-- Data section --
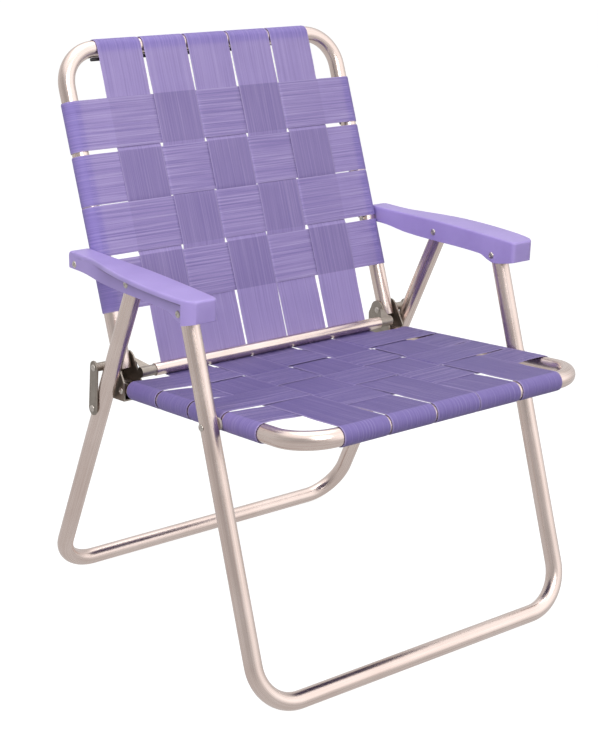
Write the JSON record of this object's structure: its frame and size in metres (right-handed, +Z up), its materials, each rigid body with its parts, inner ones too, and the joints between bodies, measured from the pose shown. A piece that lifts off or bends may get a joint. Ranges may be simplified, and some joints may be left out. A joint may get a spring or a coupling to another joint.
{
  "type": "folding webbed lawn chair",
  "caption": "Folding lawn chair: bent aluminium tube frame, lilac webbing woven in a checker over seat and back, moulded plastic armrests, linked legs that fold flat.",
  "frame": {"origin": "on the floor, under the middle of the open chair's outer box", "axes": "+Z up, the sitter faces -Y, +X to the sitter's left hand"},
  "size_m": [0.638, 0.6446, 0.8508],
  "materials": {
    "aluminium_tube": "satin",
    "zinc_steel": "satin",
    "rivet_metal": "satin",
    "lilac_plastic": "satin, fine moulded grain",
    "nylon_washer": "matte",
    "webbing": "woven polypropylene, slight sheen"
  },
  "bodies": {
    "seat_frame": {"seat_frame_tube": "aluminium_tube", "cross_tube": "aluminium_tube", "bracket_left": "zinc_steel", "bracket_right": "zinc_steel", "bracket_rivet_left": "rivet_metal", "bracket_rivet_right": "rivet_metal", "back_pivot_rivet_left": "rivet_metal", "back_pivot_rivet_right": "rivet_metal", "pivot_spacer_left": "zinc_steel", "pivot_spacer_right": "zinc_steel", "leg_pivot_washer_left": "nylon_washer", "leg_pivot_washer_right": "nylon_washer", "seat_cross_strap_1": "webbing", "seat_cross_strap_2": "webbing", "seat_cross_strap_3": "webbing", "seat_cross_strap_4": "webbing", "seat_long_strap_1": "webbing", "seat_long_strap_2": "webbing", "seat_long_strap_3": "webbing", "seat_long_strap_4": "webbing", "seat_long_strap_5": "webbing", "hinge_strap_1": "webbing", "hinge_strap_2": "webbing", "hinge_strap_3": "webbing", "hinge_strap_4": "webbing", "hinge_strap_5": "webbing"},
    "back_frame": {"back_frame_tube": "aluminium_tube", "top_rod": "nylon_washer", "back_cross_strap_1": "webbing", "back_cross_strap_2": "webbing", "back_cross_strap_3": "webbing", "back_cross_strap_4": "webbing", "back_long_strap_1": "webbing", "back_long_strap_2": "webbing", "back_long_strap_3": "webbing", "back_long_strap_4": "webbing", "back_long_strap_5": "webbing"},
    "front_leg": {"front_leg_loop": "aluminium_tube", "leg_pivot_rivet_left": "rivet_metal", "leg_pivot_rivet_right": "rivet_metal"},
    "rear_leg": {"rear_leg_loop": "aluminium_tube"},
    "armrest_left": {"armrest_left": "lilac_plastic", "armrest_rear_rivet_left": "rivet_metal", "armrest_middle_rivet_left": "rivet_metal", "armrest_front_rivet_left": "rivet_metal"},
    "link_left": {"link_left": "zinc_steel", "link_rivet_left": "rivet_metal"},
    "armrest_right": {"armrest_right": "lilac_plastic", "armrest_rear_rivet_right": "rivet_metal", "armrest_middle_rivet_right": "rivet_metal", "armrest_front_rivet_right": "rivet_metal"},
    "link_right": {"link_right": "zinc_steel", "link_rivet_right": "rivet_metal"}
  },
  "joints": [
    {"name": "back_fold", "type": "hinge", "parent": "seat_frame", "child": "back_frame", "pos_m": [0, 0.14214, 0.3955], "axis": [1, 0, 0], "range_deg": [0, 99], "deforming": ["hinge_strap_1", "hinge_strap_2", "hinge_strap_3", "hinge_strap_4", "hinge_strap_5"]},
    {"name": "front_leg_swing", "type": "hinge", "parent": "seat_frame", "child": "front_leg", "pos_m": [0, -0.13986, 0.386], "axis": [1, 0, 0], "range_deg": [0, 99.5]},
    {"name": "armrest_left_pivot", "type": "hinge", "parent": "back_frame", "child": "armrest_left", "pos_m": [0, 0.18964, 0.5415], "axis": [1, 0, 0], "range_deg": [-99.5, 0]},
    {"name": "armrest_right_pivot", "type": "hinge", "parent": "back_frame", "child": "armrest_right", "pos_m": [0, 0.18964, 0.5415], "axis": [1, 0, 0], "range_deg": [-99.5, 0]},
    {"name": "rear_leg_swing", "type": "hinge", "parent": "armrest_left", "child": "rear_leg", "pos_m": [0, 0.04265, 0.543], "axis": [1, 0, 0], "range_deg": [0, 54.5]},
    {"name": "link_left_swing", "type": "hinge", "parent": "seat_frame", "child": "link_left", "pos_m": [0, 0.14214, 0.3955], "axis": [1, 0, 0], "range_deg": [-86, 0]},
    {"name": "link_right_swing", "type": "hinge", "parent": "seat_frame", "child": "link_right", "pos_m": [0, 0.14214, 0.3955], "axis": [1, 0, 0], "range_deg": [-86, 0]}
  ],
  "couplings": [
    {"joint": "front_leg_swing", "follows": "back_fold", "ratio": 1},
    {"joint": "armrest_left_pivot", "follows": "back_fold", "ratio": -1},
    {"joint": "armrest_right_pivot", "follows": "back_fold", "ratio": -1},
    {"joint": "rear_leg_swing", "follows": "back_fold", "ratio": 0.54604},
    {"joint": "link_left_swing", "follows": "back_fold", "ratio": -0.86322},
    {"joint": "link_right_swing", "follows": "back_fold", "ratio": -0.86322}
  ]
}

-- Exercise objective --
Copy the data above exactly. Every line must be included.

-- Result for this task --
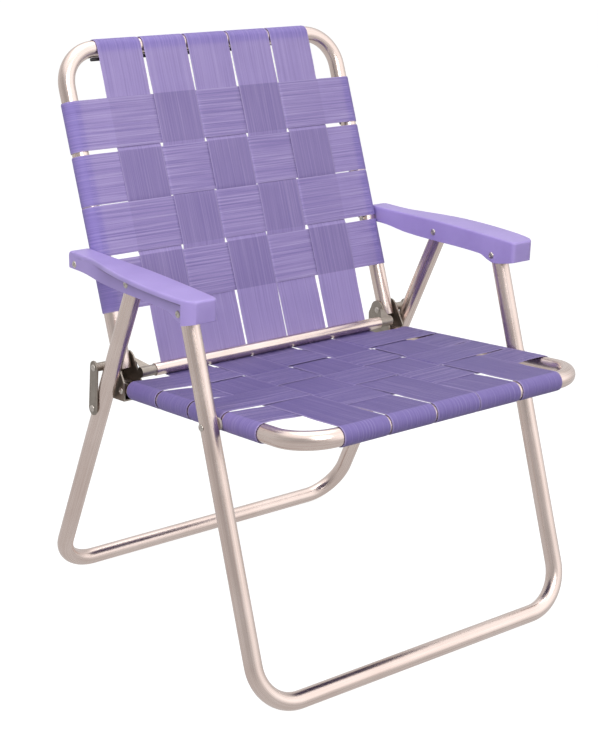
Write the JSON record of this object's structure: its frame and size in metres (right-handed, +Z up), its materials, each rigid body with its parts, inner ones too, and the joints between bodies, measured from the pose shown. A piece that lifts off or bends may get a joint. Ranges may be simplified, and some joints may be left out. A joint may get a spring or a coupling to another joint.
{
  "type": "folding webbed lawn chair",
  "caption": "Folding lawn chair: bent aluminium tube frame, lilac webbing woven in a checker over seat and back, moulded plastic armrests, linked legs that fold flat.",
  "frame": {"origin": "on the floor, under the middle of the open chair's outer box", "axes": "+Z up, the sitter faces -Y, +X to the sitter's left hand"},
  "size_m": [0.638, 0.6446, 0.8508],
  "materials": {
    "aluminium_tube": "satin",
    "zinc_steel": "satin",
    "rivet_metal": "satin",
    "lilac_plastic": "satin, fine moulded grain",
    "nylon_washer": "matte",
    "webbing": "woven polypropylene, slight sheen"
  },
  "bodies": {
    "seat_frame": {"seat_frame_tube": "aluminium_tube", "cross_tube": "aluminium_tube", "bracket_left": "zinc_steel", "bracket_right": "zinc_steel", "bracket_rivet_left": "rivet_metal", "bracket_rivet_right": "rivet_metal", "back_pivot_rivet_left": "rivet_metal", "back_pivot_rivet_right": "rivet_metal", "pivot_spacer_left": "zinc_steel", "pivot_spacer_right": "zinc_steel", "leg_pivot_washer_left": "nylon_washer", "leg_pivot_washer_right": "nylon_washer", "seat_cross_strap_1": "webbing", "seat_cross_strap_2": "webbing", "seat_cross_strap_3": "webbing", "seat_cross_strap_4": "webbing", "seat_long_strap_1": "webbing", "seat_long_strap_2": "webbing", "seat_long_strap_3": "webbing", "seat_long_strap_4": "webbing", "seat_long_strap_5": "webbing", "hinge_strap_1": "webbing", "hinge_strap_2": "webbing", "hinge_strap_3": "webbing", "hinge_strap_4": "webbing", "hinge_strap_5": "webbing"},
    "back_frame": {"back_frame_tube": "aluminium_tube", "top_rod": "nylon_washer", "back_cross_strap_1": "webbing", "back_cross_strap_2": "webbing", "back_cross_strap_3": "webbing", "back_cross_strap_4": "webbing", "back_long_strap_1": "webbing", "back_long_strap_2": "webbing", "back_long_strap_3": "webbing", "back_long_strap_4": "webbing", "back_long_strap_5": "webbing"},
    "front_leg": {"front_leg_loop": "aluminium_tube", "leg_pivot_rivet_left": "rivet_metal", "leg_pivot_rivet_right": "rivet_metal"},
    "rear_leg": {"rear_leg_loop": "aluminium_tube"},
    "armrest_left": {"armrest_left": "lilac_plastic", "armrest_rear_rivet_left": "rivet_metal", "armrest_middle_rivet_left": "rivet_metal", "armrest_front_rivet_left": "rivet_metal"},
    "link_left": {"link_left": "zinc_steel", "link_rivet_left": "rivet_metal"},
    "armrest_right": {"armrest_right": "lilac_plastic", "armrest_rear_rivet_right": "rivet_metal", "armrest_middle_rivet_right": "rivet_metal", "armrest_front_rivet_right": "rivet_metal"},
    "link_right": {"link_right": "zinc_steel", "link_rivet_right": "rivet_metal"}
  },
  "joints": [
    {"name": "back_fold", "type": "hinge", "parent": "seat_frame", "child": "back_frame", "pos_m": [0, 0.14214, 0.3955], "axis": [1, 0, 0], "range_deg": [0, 99], "deforming": ["hinge_strap_1", "hinge_strap_2", "hinge_strap_3", "hinge_strap_4", "hinge_strap_5"]},
    {"name": "front_leg_swing", "type": "hinge", "parent": "seat_frame", "child": "front_leg", "pos_m": [0, -0.13986, 0.386], "axis": [1, 0, 0], "range_deg": [0, 99.5]},
    {"name": "armrest_left_pivot", "type": "hinge", "parent": "back_frame", "child": "armrest_left", "pos_m": [0, 0.18964, 0.5415], "axis": [1, 0, 0], "range_deg": [-99.5, 0]},
    {"name": "armrest_right_pivot", "type": "hinge", "parent": "back_frame", "child": "armrest_right", "pos_m": [0, 0.18964, 0.5415], "axis": [1, 0, 0], "range_deg": [-99.5, 0]},
    {"name": "rear_leg_swing", "type": "hinge", "parent": "armrest_left", "child": "rear_leg", "pos_m": [0, 0.04265, 0.543], "axis": [1, 0, 0], "range_deg": [0, 54.5]},
    {"name": "link_left_swing", "type": "hinge", "parent": "seat_frame", "child": "link_left", "pos_m": [0, 0.14214, 0.3955], "axis": [1, 0, 0], "range_deg": [-86, 0]},
    {"name": "link_right_swing", "type": "hinge", "parent": "seat_frame", "child": "link_right", "pos_m": [0, 0.14214, 0.3955], "axis": [1, 0, 0], "range_deg": [-86, 0]}
  ],
  "couplings": [
    {"joint": "front_leg_swing", "follows": "back_fold", "ratio": 1},
    {"joint": "armrest_left_pivot", "follows": "back_fold", "ratio": -1},
    {"joint": "armrest_right_pivot", "follows": "back_fold", "ratio": -1},
    {"joint": "rear_leg_swing", "follows": "back_fold", "ratio": 0.54604},
    {"joint": "link_left_swing", "follows": "back_fold", "ratio": -0.86322},
    {"joint": "link_right_swing", "follows": "back_fold", "ratio": -0.86322}
  ]
}